Entre mon ordinateur et moi, ça ne peut plus durer. On ne parle pas la même langue. Il me sort parfois des phrases incompréhensibles. Et refuse obstinément de se plier aux règles et usages grammaticaux d’un français basique.
Il faut dire que le malentendu remonte à son achat. Quand j’ai dit au vendeur que je voulais acheter un portable, il m‘a orienté vers le rayon des smartphones. Mais non, c’est un ordinateur portable que je voulais, pas un mobile bien qu’il le soit. Ah, bon, un laptop ? Apple ou PC ? Que venaient faire une pomme et Karl Marx dans cette affaire ? Condescendant, le vendeur m’a conseillé un « Personal Computeur » avec « Windows » et un clavier AZERTY plutôt que QWERTY (ces fameux claviers offerts par des ONG américaines à l’Afrique francophone !).

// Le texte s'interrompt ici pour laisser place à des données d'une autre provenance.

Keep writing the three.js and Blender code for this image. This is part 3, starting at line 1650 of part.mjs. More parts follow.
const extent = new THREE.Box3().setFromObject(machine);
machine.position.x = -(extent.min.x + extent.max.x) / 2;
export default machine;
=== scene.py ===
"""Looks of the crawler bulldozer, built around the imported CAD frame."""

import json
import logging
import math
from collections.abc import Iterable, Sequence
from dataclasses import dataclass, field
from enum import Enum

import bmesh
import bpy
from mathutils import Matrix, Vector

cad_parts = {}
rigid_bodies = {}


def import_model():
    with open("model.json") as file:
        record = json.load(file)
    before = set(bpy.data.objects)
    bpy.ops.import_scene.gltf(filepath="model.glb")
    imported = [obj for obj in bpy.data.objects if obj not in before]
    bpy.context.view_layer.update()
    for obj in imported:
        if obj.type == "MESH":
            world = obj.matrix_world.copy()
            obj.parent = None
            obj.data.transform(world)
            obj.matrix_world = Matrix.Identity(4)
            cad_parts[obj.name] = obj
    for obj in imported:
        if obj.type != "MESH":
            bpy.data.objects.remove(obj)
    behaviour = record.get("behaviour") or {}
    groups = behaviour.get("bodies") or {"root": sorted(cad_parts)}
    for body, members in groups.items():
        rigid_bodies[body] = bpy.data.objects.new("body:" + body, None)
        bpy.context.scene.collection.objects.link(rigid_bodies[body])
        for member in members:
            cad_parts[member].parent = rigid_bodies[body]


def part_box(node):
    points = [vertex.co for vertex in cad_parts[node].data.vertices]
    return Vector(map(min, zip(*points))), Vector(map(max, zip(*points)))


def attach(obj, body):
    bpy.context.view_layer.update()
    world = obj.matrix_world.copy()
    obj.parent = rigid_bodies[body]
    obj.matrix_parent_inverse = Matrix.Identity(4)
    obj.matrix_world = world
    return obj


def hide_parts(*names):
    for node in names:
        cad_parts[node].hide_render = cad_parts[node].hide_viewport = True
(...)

N’essayant plus de cacher mon « illectronisme » (c’est-à-dire mon illettrisme informatique), j’ai demandé s’il existait bien des touches pour tous les accents. Evidemment, me répondit le vendeur. « Ca » commençait, apparemment, plutôt bien. Eh bien, non. Impossible d’écrire « CA » en majuscule avec une cédille. Du coup, ce qui devrait se prononcer « sa » se transformait en « ka ». Idem pour les noms propres « accentués » écrits en capitales. Un monsieur appelé Désiré se transforme ainsi en un homme nommé Désire.

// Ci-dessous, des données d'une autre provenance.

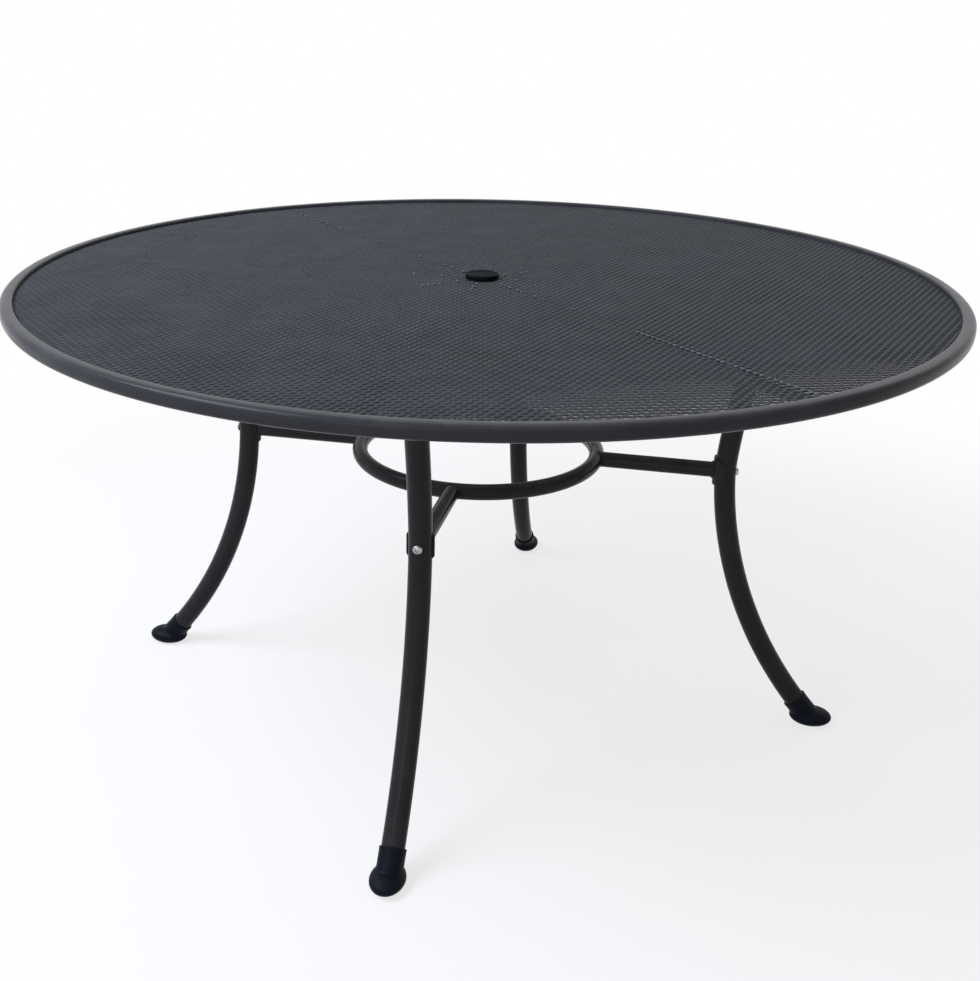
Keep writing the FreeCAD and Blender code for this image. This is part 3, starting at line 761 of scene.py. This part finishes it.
def make_rim_section(rim):
    """Outline of the rim tube on the X side, with its corners rounded."""
    middle = (rim.radius - rim.width / 2, 0, rim.top - rim.depth / 2)
    inside = rim.radius - rim.width
    deselect()
    bpy.ops.mesh.primitive_plane_add(size=1, location=middle, rotation=(QUARTER, 0, 0))
    tube = named("rim_tube_round")
    tube.scale = (rim.width, rim.depth, 1)
    settle(tube)
    pick(tube, "vertices", lambda v: v.co.x > middle[0])
    bpy.ops.mesh.bevel(affect="VERTICES", offset=rim.outer_corner, segments=7)
    leave()
    pick(tube, "vertices", lambda v: v.co.x < inside + rim.inner_corner / 2)
    bpy.ops.mesh.bevel(affect="VERTICES", offset=rim.inner_corner, segments=4)
    bpy.ops.mesh.select_all(action="SELECT")
    bpy.ops.mesh.delete(type="ONLY_FACE")
    leave()
    return tube


class TABLE_OT_rim(bpy.types.Operator):
    """Makes the rounded tube round the table top"""
    bl_idname = "umbrella_table.rim"
    bl_label = "Rim tube"

    def execute(self, context):
        tube = make_rim_section(sizes("rim"))
        edit_whole(tube)
        bpy.ops.mesh.spin(steps=256, angle=ROUND, center=(0, 0, 0), axis=(0, 0, 1))
        leave()
        merge_doubles(tube)
        smooth(tube, 60)
        tint = sizes("colours").rim
        coating = coated_steel("rim_coating", tint, roughness=0.20, specular=0.06, peel=0.08)
        finish_piece(tube, "table", coating, ["rim_tube"])
        return {"FINISHED"}


# Plug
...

Je sentis, dans le regard du vendeur, l’habituelle condescendance du spécialiste de l’informatique à l’égard du néophyte. Il n’était pas loin de m’envoyer me faire cuire un œuf - écrit « o-e » car mon clavier ne reconnaissait pas spontanément le digramme soudé (moi aussi, je suis capable d’utiliser des expressions savantes !). Par parenthèses, puisqu’on est dans les métaphores culinaires, mon ordinateur est très branché cookies, ce qui me met toujours en appétit.
Le bon côté des choses, c’est que je fais d’énormes progrès en anglais. Tout en préférant envoyer des courriels ou des mèls plutôt que des mails, je suis devenu un expert des hashtags, des bugs, des pops-ups… et des pages blank.
Je surfe sans retenue sur le Word Wide Web. Je chat couramment. Je like, je poke, je delete, je skip et j’escape. J’envoie tout dans mon cloud, sauf mes spams. En revanche, rien ne m’énerve plus que le 410 qui surgit, de temps en temps, sur mon écran. Au début, je me demandais pourquoi mon ordi était autant obsédé par la prise de Rome par le roi des Wisigoths Alaric 1° en 410. Des jeunes confrères, apparemment mieux informés, prétendent que c’est pour me signifier que l’URL est erronée. Comme monsieur Jourdain, je pratiquais l’Uniform Resource Locator sans le savoir.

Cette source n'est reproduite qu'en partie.